The indefatigable research staff of OPC has tracked down a copy of Hambone Willie's original version, and we can tell you, it's the same song that Dylan and others have cut. Hambone plays it as an acoustic blues, of course, but the iconic riff is there, as is the crucial line "I rollin' and I tumblin', I cried the whole night long," which has survived, with some grammatical inconsistency and misheard lyrics, right up to Dylan's version.

But Muddy Waters cut his own "Rollin' and Tumblin'" in 1950, and claimed he wrote it. Or rather, Muddy took the sole writing credit for it, which isn't quite the same thing. (Hambone had died in prison by that time.) When the albino Texas bluesman Johnny Winter recorded a song called "Rollin' and Tumblin'" on his 1969 album The Progressive Blues Experiment -- same riff, same melody, same title as the Dylan song -- he credited it to McKinley Morganfield, whom the world knows as Muddy Waters. When the British blues trio Cream put the song on Fresh Cream, they similarly credited Mr. Waters.

The song on Modern Times is the same song, except with mostly new lyrics. So why did Dylan claim the credit for himself? Anyone who has listened to Theme Time Radio Hour understands that Dylan knows the history of American music cold; I'm sure he is familiar with the Hambone Willie version as well as the Muddy Waters version. Maybe he knew it would be dishonest to credit Muddy Waters for writing it, and downright weird to credit someone else.

But that doesn't make it right. I couldn't write new lyrics to "Blowin' in the Wind," then record them under the title "Blowin' in the Wind," and claim I had written an all-new song, which is what Dylan has done here. As you probably knew, Dylan is somewhat of a deity in my household -- the Father, the Son, and the Holy Zimmy -- but he's wrong here. Bob Dylan didn't write "Rollin' and Tumblin'."

6 comments:

Anonymous said...

Well, now you've gone and made me feel rather pessimistic about the Friday release of my original song, "Blowin' in the Wind."

Thanks a lot, Tom. Really.

Joe Levy said...

Friday's always a bad time to release a record. Push it back until next Tuesday when all of this will have blown over.

The blues existed as an oral tradition before anyone turned on a tape recorder. Willie Newbern may not have invented this song anymore than Muddy Waters. Or Bob Dylan, for that matter.

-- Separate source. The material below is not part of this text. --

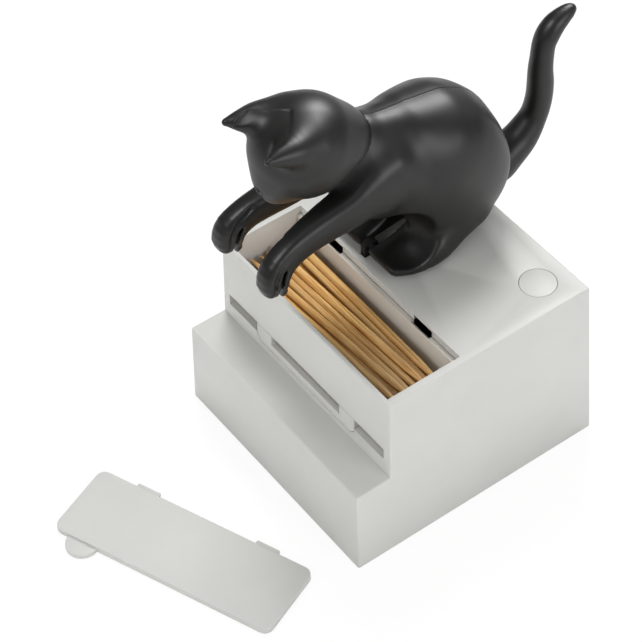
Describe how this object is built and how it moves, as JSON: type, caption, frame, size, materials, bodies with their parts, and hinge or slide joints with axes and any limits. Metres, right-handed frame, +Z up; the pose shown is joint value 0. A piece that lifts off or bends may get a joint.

It's not the only song on "Modern Times" he did this with. There are so many of them that it's possible that was part of the point. "The Levee's Gonna Break" uses the Memphis Minnie riff from "When the Levee Breaks." "Someday Baby" is the same song as Slim Harpo's "Hip Shake." (Incidently, there are many worse uses for your time and money than buying a Slim Harpo hits album right now from iTunes -- for one thing, it will save you from reading the rest of this post). "Working Man Blues #2" and "Nettie Moore" both reference other songs in their titles. And "Thunder on the Mountain" is "Johnny B. Goode" with different words.

Beyond that, you'd have to know more about music than I do to spot the lifts. Gary Giddins has pointed out that Dylan sponged the middle eight from some Johnny Mercer song for one of those '40s dancehall sounding cuts on "Love & Theft." Point being, he steals. Always did. And he doesn't give writting credit when he does. Never did.

Maybe he's a magpie. Maybe he's making an argument about intellectual property. Maybe he's making an argument about the folk tradition. Maybe he's a greedy bastard. Likely all of these.

It'd be ridiculous, though, to argue that Dylan doesn't bring something to all these thefts. Something transformative. Not in a post-modern way. More like pre-modern.

Seriously. Slim Harpo. Man's a genius.

Tom Nawrocki said...

When you're dealing with something as elemental as blue riffs, of course there's going to be a lot of "borrowing" going on. There's just not that many of them in stock. Dylan's album celebrating the history of American music was called "Love and Theft" for a reason. And this is endemic to pop music too: I'd list a few examples, but I don't have any other ideas for a fresh post today.

But this is more brazen than that. Dylan hasn't just stolen a riff; he's stolen a riff, a title, and the key lyric to the song. If you listen to the Johnny Winter version and aren't paying close attention, you'd assume it was the exact same song that appears on "Modern Times." It seems like when people cross that line, they get sued, a la "I'm a Man"/"Mannish Boy."

And no, I don't think "Thunder on the Mountain" is the same song as "Johnny B. Goode."

Joe Levy said...

Well, he's certainly open to a lawsuit. More than one.

But this isn't more brazen than anything else in the blues. He says he wrote a song that no one actually wrote. I was actually more surprised about the Memphis Minnie thing, since she actually seems to have written that song -- it's specific to a historical event, and the guitar lick while not complicated doesn't seem generic, or at least I can't think of another place it turns up. Point being: "Rolling and Tumbling" is no more Muddy Waters' song than "Sitting on the Top of the World" is Howlin' Wolf's song. They both put their names on songs they'd picked up along the way, and Wolf's case, a huge hit at that. So Dylan put his name on a song he picked up along the way. He did that a lot. "Don't Think Twice," for instance.

And you're wrong about "Thunder on the Mountain," though I'm also exaggerating, since he changed more than the words. But even the guitar breaks are Chuck Berry variants.

Tom Nawrocki said...

Well, it's clearly not Muddy Waters' song. I guess the question is whether it originated with Hambone Willie or not, and I am not nearly enough of a blues scholar to have an opinion on that. Still, "Trad.; lyrics by B. Dylan" seems like it would have been the way to go here.

Let me close by quoting Igor Stravinsky: "Great composers do not imitate; they steal."

Anonymous said...

What? I've always read that it was Picasso who said “Good artists copy; great artists steal."

Wait. He stole that quote, didn't he? Genius!